I wanted to update this review. I was dressing maple for a project just yesterday. Let me tell you that I'm very pleased with the job this dust collector has done for me. It putted up with my joiner, table saw, bandsaw, shaper and planer so easy it wasn't even funny. Again, the remote control to it, makes my life very easy. Emptying the drum requires a mask though. In general, I'm quite please.


----------



## Elizabeth (Oct 17, 2009)

Hi Carpintonto,

Are you still pleased with this collector? I am contemplating getting either this one or the 2HP model (depending on total CFM needs) for the dust system I'm putting in this year.


----------



## Carpintonto (Jan 27, 2010)

I think this dust collector has already retire its cost. 100/100 satisfaction.
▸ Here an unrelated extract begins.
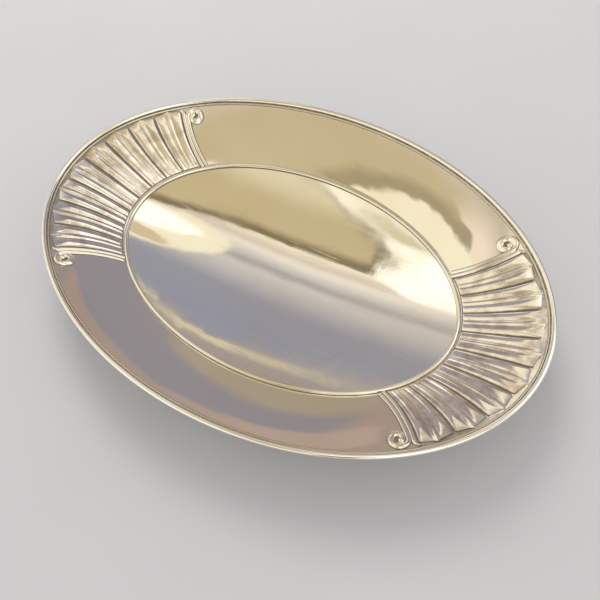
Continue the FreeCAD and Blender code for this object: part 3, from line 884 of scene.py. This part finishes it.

I hope to get more from it and I think I will. This is a great machine!.


----------



## SonnyM (Sep 8, 2013)

I just purchsed this Dust collectore last week. Aside from a horrible manual all is good. My Majore complaint is the remote. The buttons are horrible to push and it doesnt work. I have to be standing 4 feet away from the machine, and point the remote right at it. It only turns the DC on as well, does not turn it over. I used the Long Ranger II on my last DC and it was amazing. A great remote.

I'll be calling Laguna on Monday and see what they have to say.  This is my 3rd Laguna Tool. The Bandsaw was great. The casted components on my lather were horrible, out over a 1/4" some places, Bad QC. Now I have a bad remote. I think This will be my last Laguna Tool. To bad I was hoping they would be a great company.

It all comes down to how they handle this remote control issue at this point. Seems petty but I've had it with this little thorns in my side.


----------